- Written by: Maxwell Anderson (play) Robert Hartung (adaptation)
- Directed by: George Schaefer
- Starring: Peter Ustinov
- Music by: Bernard Green
- Country of origin: United States
- Original language: English

Production
- Producer: George Schaefer
- Running time: 76 min.

Original release
- Release: 1966

= Barefoot in Athens =

Barefoot in Athens is a 1966 Hallmark Hall of Fame television film directed by George Schaefer.
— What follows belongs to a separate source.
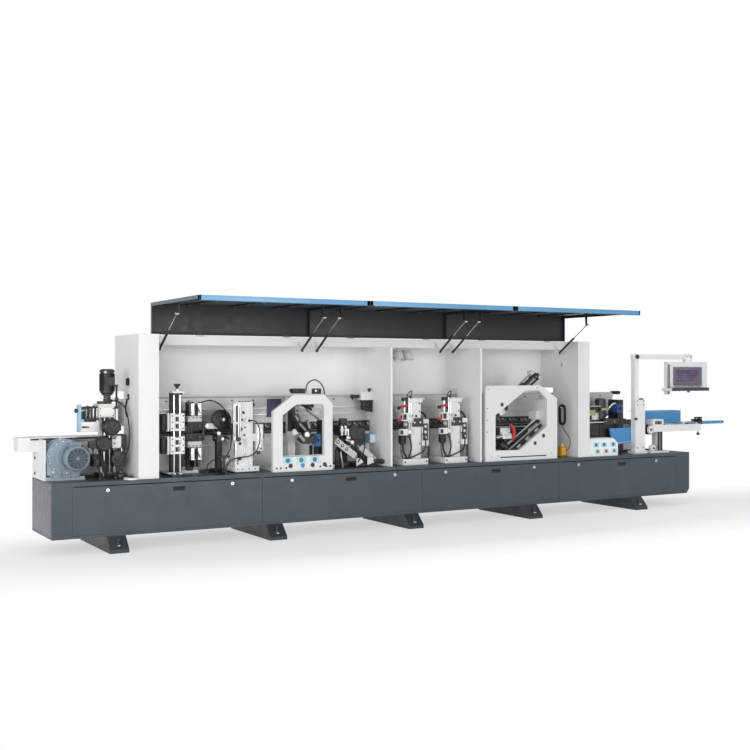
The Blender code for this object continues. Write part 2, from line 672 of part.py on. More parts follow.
def rounding_station():
    left, right = ROUND_FRAME
    floor = BASE_TOP + GAP
    outer = [(left, floor), (right, floor), (right, 1.216), (2.525, ROUND_TOP), (2.204, ROUND_TOP),
             (left, 1.154)]
    window = [(2.095, 0.733), (2.523, 0.733), (2.523, 1.19), (2.50, 1.214), (2.234, 1.214), (2.095, 1.117)]
    parts = [
        outline(outer, FRAME_FRONT, FRAME_FRONT + FRAME_THICK),
        box((left + 0.05, right - 0.05), (FRAME_FRONT, 0.40), (floor, floor + 0.03)),
        box((2.30, 2.38), (0.36, 0.40), (floor, 1.27)),
        box((right - 0.01, right + 0.012), (FRAME_FRONT + 0.03, 0.28), (1.09, 1.13)),
        box((right + 0.005, right + 0.05), (0.24, 0.28), (1.09, 1.13)),
        box((2.40, 2.47), (FRAME_FRONT + 0.03, 0.28), (1.26, 1.296)),
        box((2.425, 2.465), (0.23, 0.28), (1.26, 1.33)),
    ]
    cut = outline(window, FRAME_FRONT - 0.02, FRAME_FRONT + FRAME_THICK + 0.02)
    piece("rounding_frame", "white_paint", parts, [cut])
    pivot = Vector((2.34, 0.30, 1.23))
    tool = (2.40, 0.905)
    arm = [
        rod((pivot.x, 0.20, pivot.z), (pivot.x, 0.36 - GAP, pivot.z), 0.02, 16),
        outline([(2.315, 1.24), (2.33, 1.265), (2.355, 1.26), (2.37, 1.235), (2.43, 0.90), (2.37, 0.89)],
                0.24, 0.27),
        rod((tool[0], 0.14, tool[1]), (tool[0], 0.25, tool[1]), 0.045, 24),
        rod((tool[0], 0.12, tool[1]), (tool[0], 0.15, tool[1]), 0.075, 24),
    ]
    piece("rounding_arm", "dark_metal", arm, origin=pivot, smooth=True)


def profile_scraper():
    floor = BASE_TOP + GAP
    parts = [
        box((2.70, 3.12), (0.28, 0.40), (floor, floor + 0.04)),
        box((2.86, 2.93), (0.33, 0.38), (floor, 1.06)),
        rod((2.94, 0.15, 0.90), (2.94, 0.20, 0.90), 0.085, 28),
        rod((2.94, 0.19, 0.90), (2.94, 0.335, 0.90), 0.04, 16),
        box((2.78, 2.89), (0.20, 0.34), (0.90, 1.00)),
        box((2.98, 3.08), (0.24, 0.345), (0.86, 0.96)),
        box((2.90, 3.10), (0.30, 0.345), (0.80, 0.92)),
        outline([(2.695, 0.835), (2.735, 0.885), (2.95, 0.725), (2.915, 0.675)], 0.16, 0.20),
        box((2.83, 2.89), (0.18, 0.34), (0.74, 0.78)),
        outline([(2.965, 0.765), (3.00, 0.81), (3.17, 0.67), (3.135, 0.625)], 0.16, 0.20),
        box((3.04, 3.10), (0.18, 0.32), (0.62, 0.74)),
    ]
    piece("profile_scraper", "dark_metal", parts)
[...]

It stars Peter Ustinov, Geraldine Page, Anthony Quayle, Lloyd Bochner and Christopher Walken in his film debut.

==Plot==
The film concerns the trial and last days of Socrates.

==Cast==
- Peter Ustinov as Socrates
- Geraldine Page as Xantippe
- Anthony Quayle as King Pausanias of Sparta
- Lloyd Bochner as Critias
- Christopher Walken as Lamprocles
- Salome Jens as Theodote
- Eric Berry as Meletos
- Frank Griso as Lysis

==Production==
===Development===
The film was adapted by Robert Hartung from the 1951 Maxwell Anderson play of the same name.

==Reception==
===Awards===
Ustinov won an Emmy Award for his performance in this film.